As you shop around for a company to buy, understand why it is actually for sale. Then, weigh the advantages and disadvantages of loan acquisition.
Earlier, we said that successful acquisitions happen every day. However, there’s another side to that coin. Take Quaker Oats, owner of the popular sports drink Gatorade, which purchased Snapple back in 1994 for what Wall Street said was $1 billion too much.
It turned out that while Quaker Oats knew what it was doing with sports drinks, it did not bring any skill sets or expertise to the table to help Snapple grow. And so, Snapple shrunk, its revenues dropping from $700 million to $500 million in 27 short months. At that time, Quaker Oats sold Snapple for just $300 million, a fraction of the $1.7 billion they had paid for it.
After analyzing your skills, abilities, and interest, explore your financing options. Below are seven types of loans to finance a business acquisition.
Seller financing or owner financing is an alternative financing option for borrowers with lower credit scores who struggle to qualify for a traditional loan. Instead of going to a traditional lender to get a conventional business loan, the seller will function as a bank and provide business financing. In exchange, the buyer pays back the principal amount and interest. The buyer’s relationship with the owner will determine how much financing they may get, the repayment term, and the interest rate. This type of financing is common with a small business acquisition.
A ROBS 401K is another financing option for business acquisition. This option allows you to utilize the funds in your retirement plan to buy a business. Eligible retirement accounts that can be used as capital include an IRA or 401(k). If you’re younger than 59-and-a-half, you won’t incur tax penalties or an early withdrawal fee.
Private investors are suitable for all types of businesses. They can be angel investors, private equity financing groups, or large institutions. These private investors may be interested in financing your company to contribute to its growth. However, investors typically receive around 20% to 40% return on the money they invested in your business.
A bank loan is one of the most common methods of acquisition funding. They come in many forms, such as a secured loan, SBA loan, real estate loan, line of credit, lease, equipment financing (or equipment loan), personal loan, and more. To get a loan from a financial institution, the buyer needs to present a personal guarantee. In case the business defaults, the buyer as an individual is responsible for paying the loan back.
Another great financing option for business acquisition would be to apply for an SBA 7(a) loan. To qualify, you need to have a very high credit score (at least 680) and shouldn’t have much personal debt. If you don’t have a high credit score, consider finding a co-signer with a high credit score, high net worth, or assets to use as collateral. The loan program also requires a down payment of at least 10% of your total loan amount, and the loan term depends on the amount borrowed. An SBA Express loan is very flexible; however, the business that you want to buy must have good accounting records.
Moreover, with an SBA 7(a) loan, you can purchase a franchise. Franchise loans are helpful if you don’t have enough business experience because they can provide you with the support and training you need to be successful.

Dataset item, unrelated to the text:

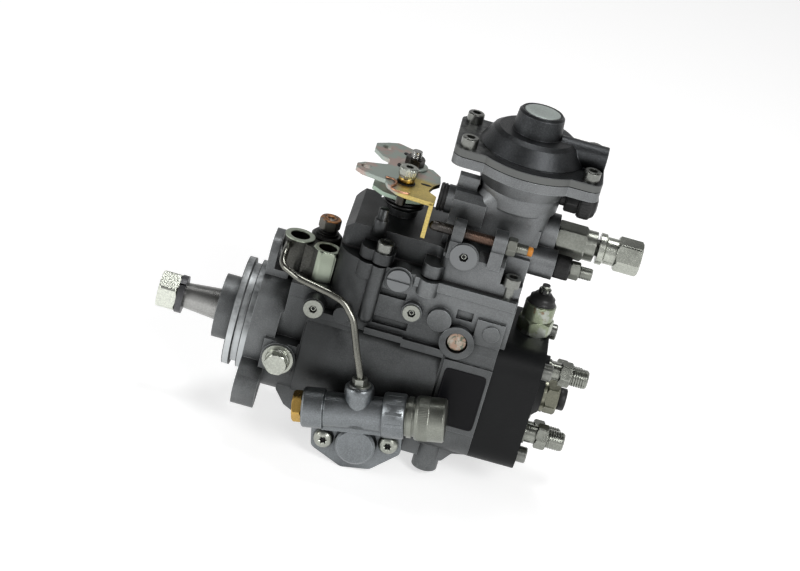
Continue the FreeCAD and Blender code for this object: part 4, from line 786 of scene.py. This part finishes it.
class PUMP_OT_lever(bpy.types.Operator):
    """Add the clamp's spacer, washer and knurl, the shaft's washer, the post and thin dark ovals of
    painted shade for the slots
    """
    bl_idname = "pump.lever"
    bl_label = "Lever details"

    def execute(self, context):
        gold = metal("spacer_gold", (0.40, 0.27, 0.08), 0.3).material
        dark = black("washer_black_and_slot_shade", 0.004, 0.7)
        lathe("clamp_spacer", [(118.5, 0), (118.5, 4.9), (121.9, 4.9), (122.3, 4.5), (122.3, 0)],
              "z", CLAMP, "lever_fasteners", "control", finish=gold)
        lathe("clamp_washer", [(118.5, 0), (118.5, 5.6), (118.9, 5.6), (119.0, 5.3), (119.0, 0)],
              "z", CLAMP, "lever_fasteners", "control", finish=dark)
        teeth = 28

        def knurl(place, angle):
            return 0.18 * np.cos(teeth * angle) * (place > 123.2) * (place < 128.0)

        profile = ([(122.9, 4.8)] + [(row, 5.4) for row in np.linspace(123.3, 127.9, 7)]
                   + [(128.2, 5.0), (128.2, 4.6), (122.9, 4.4)])
        lathe("clamp_knurl", profile, "z", CLAMP, "lever_fasteners", "control", teeth * 5, True,
              knurl)
        lathe("cover_post", [(84.0, 0), (84.0, 4.4), (94.6, 4.2), (95.2, 3.7), (95.3, 3.3),
                             (101.4, 3.2), (102.0, 2.6), (102.0, 0)], "z", POST,
              "governor_cover", "housing")
        lathe("shaft_washer", [(118.6, 0), (118.6, 8.6), (119.3, 8.6), (119.5, 8.2), (119.5, 0)],
              "z", CONTROL_SHAFT, "control_lever", "control")
        # Each slot is a thin dark oval of painted shade laid on the lever
        for number, (x, y, half_x, half_y) in enumerate(LEVER_SLOTS, start=1):
            # The slot's reach takes the place of the profile's radius of 1
            def oval(place, angle, half_x=half_x, half_y=half_y):
                return superellipse(angle, half_x, half_y, 2) - 1.0 + 0 * place

            lathe("lever_slot_shade_%d" % number, [(118.0, 0), (118.0, 1.0), (118.58, 1.0), (118.6, 0)],
                  "z", (x, y), "control_lever", "control", 32, wave=oval, finish=dark)
        return {"FINISHED"}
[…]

This type of business financing is relatively flexible and gives you easy access to cash. The borrower is approved to receive a set amount of money, and they can utilize the funds whenever needed, as long as they don’t exceed the approved limit.
This type of business acquisition loan has a variable interest rate, and the borrower only pays interest on the amount they borrow. Primarily, this loan is used for short-term purchases such as equipment financing.
How it works is as the borrower uses the money, their line of credit decreases. However, the line of credit increases to become available again as the borrower repays the money. Qualifying for a business line of credit may depend, in part, on the business credit score rather than just the borrower’s personal credit score.
A term loan is similar to a small business loan or a microloan. You will receive a fixed amount of cash that you have to pay back with interest on a fixed repayment schedule. Term loans are usually borrowed for shorter terms because they have higher fees and quicker repayment periods. The loan application is relatively easy, and you can use the funds to address any business-related expenses.
When searching for financing options, shop around to find the best loan option for you. Business acquisition is generally considered less risky than starting your own business, especially if you buy a business that is already profitable. Luckily, there are many types of loans to buy an existing business that meet the needs of different buyers.